Task
Filter the data below for the string "pose" and copy each matching line.

▼▼▼

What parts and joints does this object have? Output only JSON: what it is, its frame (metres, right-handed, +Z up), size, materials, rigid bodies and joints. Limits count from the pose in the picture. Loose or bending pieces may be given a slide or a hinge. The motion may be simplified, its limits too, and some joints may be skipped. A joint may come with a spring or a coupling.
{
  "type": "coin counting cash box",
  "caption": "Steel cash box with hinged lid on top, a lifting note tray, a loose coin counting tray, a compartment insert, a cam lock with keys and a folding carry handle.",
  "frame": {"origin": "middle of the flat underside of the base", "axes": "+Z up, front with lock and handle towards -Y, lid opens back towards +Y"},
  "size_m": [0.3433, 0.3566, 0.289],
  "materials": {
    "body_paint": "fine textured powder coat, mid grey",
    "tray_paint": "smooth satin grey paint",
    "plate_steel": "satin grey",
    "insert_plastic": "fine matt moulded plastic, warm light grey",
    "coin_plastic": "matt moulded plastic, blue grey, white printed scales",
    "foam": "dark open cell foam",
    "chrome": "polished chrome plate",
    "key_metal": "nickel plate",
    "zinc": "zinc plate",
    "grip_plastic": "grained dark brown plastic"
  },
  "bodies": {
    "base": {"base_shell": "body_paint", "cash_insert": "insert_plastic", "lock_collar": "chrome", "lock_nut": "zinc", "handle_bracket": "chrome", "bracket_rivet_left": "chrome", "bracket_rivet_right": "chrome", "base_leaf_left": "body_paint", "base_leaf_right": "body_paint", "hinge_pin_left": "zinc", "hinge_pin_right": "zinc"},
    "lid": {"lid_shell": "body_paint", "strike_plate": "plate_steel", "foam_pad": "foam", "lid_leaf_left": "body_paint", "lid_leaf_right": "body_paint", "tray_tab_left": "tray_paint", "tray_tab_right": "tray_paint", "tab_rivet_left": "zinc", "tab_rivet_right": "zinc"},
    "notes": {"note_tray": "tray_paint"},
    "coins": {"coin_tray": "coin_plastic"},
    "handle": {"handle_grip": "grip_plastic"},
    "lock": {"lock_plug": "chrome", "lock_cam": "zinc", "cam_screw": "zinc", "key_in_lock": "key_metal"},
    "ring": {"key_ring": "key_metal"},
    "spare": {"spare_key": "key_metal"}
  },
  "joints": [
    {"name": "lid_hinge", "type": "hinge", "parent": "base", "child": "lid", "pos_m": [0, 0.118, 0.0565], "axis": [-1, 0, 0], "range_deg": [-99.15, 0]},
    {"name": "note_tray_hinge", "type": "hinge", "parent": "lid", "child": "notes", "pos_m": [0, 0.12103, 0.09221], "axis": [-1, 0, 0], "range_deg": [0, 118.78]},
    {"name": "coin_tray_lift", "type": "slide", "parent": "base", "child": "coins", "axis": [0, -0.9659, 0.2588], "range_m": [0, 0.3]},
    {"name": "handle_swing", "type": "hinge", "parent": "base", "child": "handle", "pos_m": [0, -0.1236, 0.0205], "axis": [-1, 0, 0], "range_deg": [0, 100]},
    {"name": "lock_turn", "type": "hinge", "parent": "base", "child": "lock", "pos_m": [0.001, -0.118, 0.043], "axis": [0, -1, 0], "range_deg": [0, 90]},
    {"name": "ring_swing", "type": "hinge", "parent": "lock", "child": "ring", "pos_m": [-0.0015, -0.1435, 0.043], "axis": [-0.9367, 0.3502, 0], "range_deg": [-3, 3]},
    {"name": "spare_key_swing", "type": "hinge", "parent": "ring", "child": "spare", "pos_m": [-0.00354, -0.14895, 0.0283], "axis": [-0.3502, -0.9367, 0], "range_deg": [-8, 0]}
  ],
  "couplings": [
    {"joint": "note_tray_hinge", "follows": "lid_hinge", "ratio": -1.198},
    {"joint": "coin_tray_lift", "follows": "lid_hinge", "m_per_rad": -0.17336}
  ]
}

▲▲▲
▼▼▼

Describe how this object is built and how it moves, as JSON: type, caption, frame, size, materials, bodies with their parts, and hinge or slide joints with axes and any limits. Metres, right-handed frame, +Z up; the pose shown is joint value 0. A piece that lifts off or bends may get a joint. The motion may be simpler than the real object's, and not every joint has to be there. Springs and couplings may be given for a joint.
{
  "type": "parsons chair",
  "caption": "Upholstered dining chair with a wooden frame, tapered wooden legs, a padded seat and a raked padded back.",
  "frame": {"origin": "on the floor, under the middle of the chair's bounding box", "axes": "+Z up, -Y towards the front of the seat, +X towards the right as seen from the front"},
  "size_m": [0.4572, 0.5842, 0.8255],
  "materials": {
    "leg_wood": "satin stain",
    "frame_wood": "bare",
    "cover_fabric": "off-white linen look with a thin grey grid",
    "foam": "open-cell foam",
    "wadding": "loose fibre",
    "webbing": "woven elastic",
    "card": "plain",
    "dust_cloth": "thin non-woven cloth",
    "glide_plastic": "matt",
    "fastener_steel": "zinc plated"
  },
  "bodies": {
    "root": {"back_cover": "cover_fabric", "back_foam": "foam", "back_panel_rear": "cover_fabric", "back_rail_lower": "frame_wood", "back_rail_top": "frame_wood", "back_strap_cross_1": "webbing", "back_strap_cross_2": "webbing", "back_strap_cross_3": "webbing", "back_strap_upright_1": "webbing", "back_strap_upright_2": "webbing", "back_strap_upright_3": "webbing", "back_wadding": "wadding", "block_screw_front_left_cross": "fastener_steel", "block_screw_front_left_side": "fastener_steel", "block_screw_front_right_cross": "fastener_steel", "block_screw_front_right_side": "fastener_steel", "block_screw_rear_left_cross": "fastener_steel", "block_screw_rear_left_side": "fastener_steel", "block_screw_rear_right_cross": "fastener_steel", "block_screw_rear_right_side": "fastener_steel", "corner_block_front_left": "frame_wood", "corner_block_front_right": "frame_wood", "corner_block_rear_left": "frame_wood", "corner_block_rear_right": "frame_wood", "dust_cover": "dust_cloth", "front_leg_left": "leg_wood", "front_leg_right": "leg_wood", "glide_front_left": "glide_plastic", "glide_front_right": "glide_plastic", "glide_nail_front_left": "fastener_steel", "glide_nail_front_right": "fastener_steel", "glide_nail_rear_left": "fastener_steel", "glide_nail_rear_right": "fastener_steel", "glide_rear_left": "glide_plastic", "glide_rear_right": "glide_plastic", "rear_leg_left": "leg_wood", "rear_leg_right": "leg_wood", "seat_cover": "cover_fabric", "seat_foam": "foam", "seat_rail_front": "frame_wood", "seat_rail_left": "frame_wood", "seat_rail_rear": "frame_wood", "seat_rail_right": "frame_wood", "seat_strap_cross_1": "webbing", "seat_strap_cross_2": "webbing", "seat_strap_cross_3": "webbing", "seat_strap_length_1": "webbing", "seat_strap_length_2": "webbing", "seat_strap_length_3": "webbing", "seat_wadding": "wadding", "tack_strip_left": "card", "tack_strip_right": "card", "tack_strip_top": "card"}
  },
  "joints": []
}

▲▲▲

The solution
What parts and joints does this object have? Output only JSON: what it is, its frame (metres, right-handed, +Z up), size, materials, rigid bodies and joints. Limits count from the pose in the picture. Loose or bending pieces may be given a slide or a hinge. The motion may be simplified, its limits too, and some joints may be skipped. A joint may come with a spring or a coupling.
Describe how this object is built and how it moves, as JSON: type, caption, frame, size, materials, bodies with their parts, and hinge or slide joints with axes and any limits. Metres, right-handed frame, +Z up; the pose shown is joint value 0. A piece that lifts off or bends may get a joint. The motion may be simpler than the real object's, and not every joint has to be there. Springs and couplings may be given for a joint.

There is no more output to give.